The motion has been argued and briefed and is now ripe for decision.
II
The government's case at trial showed the following facts with respect to Counts Four, Five, and Nine. The defendant was an inmate at the Red Onion State Prison in Wise County, Virginia. The communications at issue were in envelopes marked "legal mail" and had been placed by the defendant on the food tray of his prison cell. These envelopes were then picked up by prison employees and taken to the prison mail room. Evidence presented at trial established that it was prison employees, rather than Postal Service employees, who intercepted these communications in the prison mail room. No evidence was presented as to the typical use of the mail room — specifically, whether Postal Service employees entered the prison mail room to collect and deliver mail or whether prison employees were responsible for going elsewhere to pick up and drop off prison mail. As these communications were intercepted and confiscated within the institution, they were never delivered by the Postal Service.
III
The defendant's convictions must be sustained if, viewed in the light most favorable to the government, there was substantial evidence to support them. See Glasser v. United States, 315 U.S. 60, 80 (1942). In the context of a criminal conviction, the Fourth Circuit has defined substantial evidence as "that evidence which `a reasonable finder of fact could accept as adequate and sufficient to support a conclusion of a defendant's guilt beyond a reasonable doubt.'" United States v. Newsome, 322 F.3d 328, 333 (4th Cir. 2003) (quoting United States v. Burgos, 94 F.3d 849, 862-63 (4th Cir. 1996) (en banc)). In evaluating the sufficiency of the evidence, the court does not review the credibility of the witnesses, but assumes that the jury resolved all contradictions in testimony in favor of the government. See United States v. Romer, 148 F.3d 359, 364 (4th Cir. 1998).
Arguing for a judgment of acquittal, the defendant contends that there was insufficient evidence for the jury to find that the threatening communications at issue had been deposited in an "authorized depository for mail matter" as required for conviction under the statute. Section 876 does not define the term "authorized depository," but postal regulations define this term with respect to other mail-related offenses as "every letterbox or other receptacle intended or used for the receipt or delivery of mail on any city delivery route, rural delivery route, highway contract route, or other mail route." U.S. Postal Service, Domestic Mail Manual § 508.3.1.1, incorporated by reference, 39 C.F.R. § 111.1 (2007).
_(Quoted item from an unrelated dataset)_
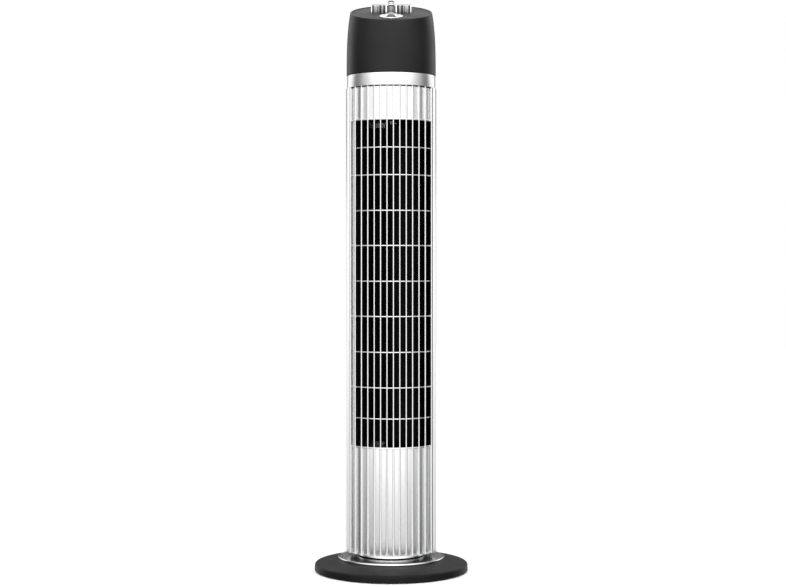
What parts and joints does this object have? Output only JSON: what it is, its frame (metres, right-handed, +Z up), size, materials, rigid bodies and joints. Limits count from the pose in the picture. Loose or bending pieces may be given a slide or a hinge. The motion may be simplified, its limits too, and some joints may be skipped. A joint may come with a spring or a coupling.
{
  "type": "tower fan",
  "caption": "Slim cylindrical tower fan: round foot, swinging body with a finned front outlet and slotted back, sloped black head with timer dial, speed keys and oscillation knob.",
  "frame": {"origin": "centre of the foot, on the floor, on the axis about which the tower swings", "axes": "+Z up; the air outlet, the dial and the low side of the control panel face -Y; +X to the right seen from in front"},
  "size_m": [0.2008, 0.2008, 0.7498],
  "materials": {
    "base_black": "fine moulded grain, satin black",
    "silver": "silver painted plastic, satin sheen",
    "chrome": "chrome plated plastic",
    "rubber": "matte",
    "chassis": "plain moulded grey",
    "black_inner": "plain moulded black",
    "steel": "plain",
    "bronze": "sintered",
    "copper": "enamelled winding",
    "acetal": "white"
  },
  "bodies": {
    "base": {"base_plate": "base_black", "base_trim_ring": "chrome", "rubber_foot_1": "rubber", "rubber_foot_2": "rubber", "rubber_foot_3": "rubber", "rubber_foot_4": "rubber", "pivot_tube": "chassis", "pivot_screw_1": "steel", "pivot_screw_2": "steel", "pivot_screw_3": "steel", "thrust_washer": "acetal", "pivot_lock_ring": "chassis", "oscillation_slot_arm": "steel"},
    "tower": {"neck_ring": "chrome", "bottom_plate": "black_inner", "front_housing": "silver", "rear_housing": "silver", "handle_cup": "base_black", "rear_screw_1": "steel", "rear_screw_2": "steel", "rear_screw_3": "steel", "rear_screw_4": "steel", "cord_grommet": "rubber", "collar_band": "silver", "head_mount_ring": "black_inner", "head_shell": "base_black", "control_panel": "base_black", "motor_plate": "chassis", "motor_upper_bell": "steel", "motor_lower_bell": "steel", "stator_core": "steel", "stator_coil_upper": "copper", "stator_coil_lower": "copper", "motor_upper_bush": "bronze", "motor_lower_bush": "bronze", "upper_bulkhead": "chassis", "bearing_rubber": "rubber", "wheel_top_bush": "bronze", "duct_scroll": "black_inner", "vortex_tongue": "black_inner", "run_capacitor": "chassis", "terminal_block": "acetal", "oscillation_motor": "steel", "key_switch": "chassis", "oscillation_switch": "black_inner", "timer_mechanism": "chassis"},
    "wheel": {"air_wheel": "black_inner", "motor_rotor": "steel", "motor_shaft": "steel", "wheel_top_pin": "steel"},
    "dial": {"timer_dial": "chrome"},
    "key_0": {"speed_key_0": "chrome"},
    "key_1": {"speed_key_1": "chrome"},
    "key_2": {"speed_key_2": "chrome"},
    "key_3": {"speed_key_3": "chrome"},
    "knob": {"oscillation_knob": "chrome"},
    "crank": {"oscillation_crank": "steel"}
  },
  "joints": [
    {"name": "tower_swing", "type": "hinge", "parent": "base", "child": "tower", "pos_m": [0, 0, 0.0194], "axis": [0, 0, 1], "range_deg": [-35, 35]},
    {"name": "wheel_spin", "type": "hinge", "parent": "tower", "child": "wheel", "pos_m": [0, 0.003, 0.376], "axis": [0, 0, 1], "continuous": true},
    {"name": "timer_turn", "type": "hinge", "parent": "tower", "child": "dial", "pos_m": [0, -0.03239, 0.72346], "axis": [0, -0.304, 0.9527], "range_deg": [-285, 45]},
    {"name": "key_0_press", "type": "slide", "parent": "tower", "child": "key_0", "axis": [0, 0.304, -0.9527], "range_m": [0, 0.0035], "stiffness_N_per_m": 600, "springref_m": -0.002},
    {"name": "key_1_press", "type": "slide", "parent": "tower", "child": "key_1", "axis": [0, 0.304, -0.9527], "range_m": [0, 0.0035], "stiffness_N_per_m": 600, "springref_m": -0.002},
    {"name": "key_2_press", "type": "slide", "parent": "tower", "child": "key_2", "axis": [0, 0.304, -0.9527], "range_m": [0, 0.0035], "stiffness_N_per_m": 600, "springref_m": -0.002},
    {"name": "key_3_press", "type": "slide", "parent": "tower", "child": "key_3", "axis": [0, 0.304, -0.9527], "range_m": [0, 0.0035], "stiffness_N_per_m": 600, "springref_m": -0.002},
    {"name": "knob_push", "type": "slide", "parent": "tower", "child": "knob", "axis": [0, 0.304, -0.9527], "range_m": [0, 0.005]},
    {"name": "crank_turn", "type": "hinge", "parent": "tower", "child": "crank", "pos_m": [0, 0.028, 0.0448], "axis": [0, 0, 1], "range_deg": [-125, 125]}
  ],
  "couplings": [
    {"joint": "crank_turn", "follows": "tower_swing", "ratio": -3.57}
  ]
}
Conviction under either § 876(b) or (c) requires that the defendant "knowingly deposits in any post office or authorized depository for mail matter . . . or knowingly causes to be delivered by the Postal Service" the threatening communications at issue. § 876(a). While the plain wording of the statute suggests that there could be no conviction if the threatening communication was neither deposited in the mail by the defendant himself nor actually delivered by the Postal Service, as the Seventh Circuit explained in United States v. Shapiro, 383 F.2d 680, 682 (7th Cir. 1967), there is no legal difference between the defendant depositing such a communication in the mail himself and the defendant making prison employees his agents to deposit the communication for him. Id. (citing Sutton v. United States, 79 F.2d 863, 865 (9th Cir. 1935), and 18 U.S.C.A. § 2(b)). Thus, as here, where the defendant was incarcerated and could not have deposited the threatening communication in the mail himself and the communication was intercepted before delivery, the issue becomes whether the communication was ever deposited by prison employees at a post office or in an authorized depository for mail matter.
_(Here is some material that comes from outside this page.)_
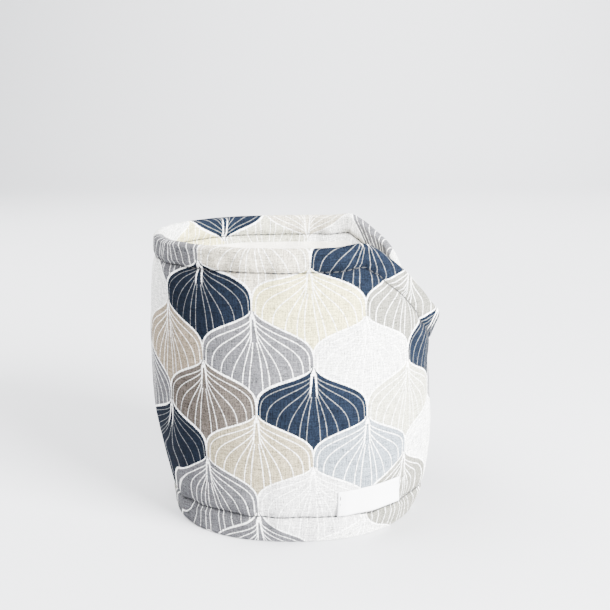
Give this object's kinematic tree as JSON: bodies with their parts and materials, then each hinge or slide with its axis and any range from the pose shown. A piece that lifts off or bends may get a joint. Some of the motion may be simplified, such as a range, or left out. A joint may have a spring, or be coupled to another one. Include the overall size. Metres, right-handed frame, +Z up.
{
  "type": "french press cosy",
  "caption": "Padded cotton band that wraps a cafetiere of coffee, open above and below, with a notch in its rim and a bare tape label at its hem.",
  "frame": {"origin": "middle of the part's box, on the surface that the hem stands on", "axes": "+Z up, +X towards the notch in the rim, -Y towards the front, where the label is"},
  "size_m": [0.1292, 0.1156, 0.1264],
  "materials": {
    "printed_cotton": "matt plain-weave cotton, printed with a scale repeat in navy, taupe, greys and cream",
    "label_weave": "smooth white woven tape"
  },
  "bodies": {
    "root": {"cosy_band": "printed_cotton", "label_tape": "label_weave"}
  },
  "joints": []
}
Likewise, most of the case law discussing authorized depositories does so outside of the context of § 876. The defendant points to two prior cases involving inmates mailing threatening letters from prison, United States v. Shapiro, 383 F.2d 680 (7th Cir. 1967), and United States v. Kendrick, 367 F.2d 632 (9th Cir. 1966). However, in both Shapiro and Kendrick, prison authorities never intercepted the threatening communications and these were ultimately delivered by the Postal Service, making it unnecessary to discuss the contours of what constitutes an authorized depository. Shapiro, 383 F.2d at 682; Kendrick, 367 F.2d at 633.
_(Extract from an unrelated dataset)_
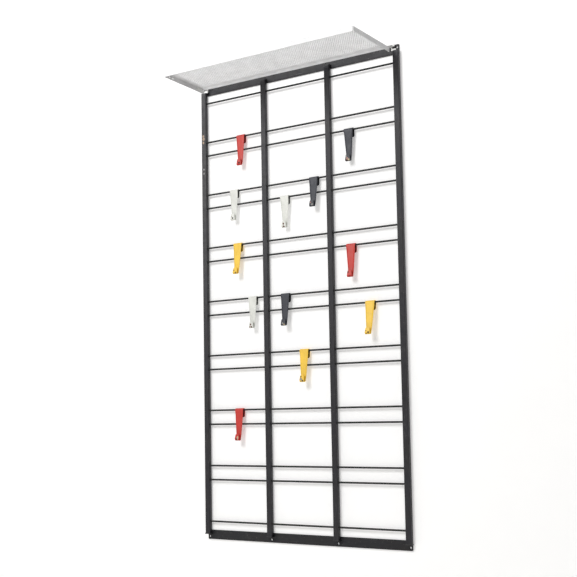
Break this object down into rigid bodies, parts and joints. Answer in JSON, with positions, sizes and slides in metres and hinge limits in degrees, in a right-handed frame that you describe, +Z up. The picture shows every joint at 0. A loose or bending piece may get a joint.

The government contends that I should rely on cases involving other mail-related offenses that have held mail rooms to be authorized depositories. In United States v. Cochran, 646 F. Supp. 7 (D. Me. 1985), a university student life office was deemed an authorized depository within the context of § 1708 because it was the place where the Postal Service customarily dropped off all student mail. Id. at 11-12. Similarly, in United States v. Daughtry, 639 F.2d 818 (D.C. Cir. 1981), the House of Representatives Post Office, where the Postal Service delivered congressional mail to be sorted and further distributed by House employees, was held to be an authorized depository. Id. at 19.
The government also relies on United States v. Brusseau, 569 F.2d 208 (4th Cir. 1977), to argue that a mail room is an authorized depository for mail matter. This case focuses on the meaning of an "authorized agent" in the context of mail delivery under § 1702 and does not explicitly discuss what constitutes an "authorized depository." Id. at 209.
Even viewed in the light most favorable to the government, there was not sufficient evidence that the threatening communications at issue were ever deposited in an authorized depository. While Cochran and Daughtry demonstrate that institutional mail rooms can be authorized depositories if used by the Postal Service for the receipt or delivery of institutional mail, the government provided no evidence to show how the prison mail room is typically used. Because of the lack of any evidence that Postal Service employees typically enter the prison facility to collect or deliver mail from the prison mail room, there is insufficient evidence for a reasonable finder of fact to determine that the mail room is indeed an "authorized depository for mail matter" as required to sustain the convictions on Counts Four, Five, and Nine.
IV
For the reasons stated, it is ORDERED as follows:
1. The defendant's Motion for Judgment of Acquittal is GRANTED; and
2. The defendant is acquitted of Counts Four, Five, and Nine of the Indictment.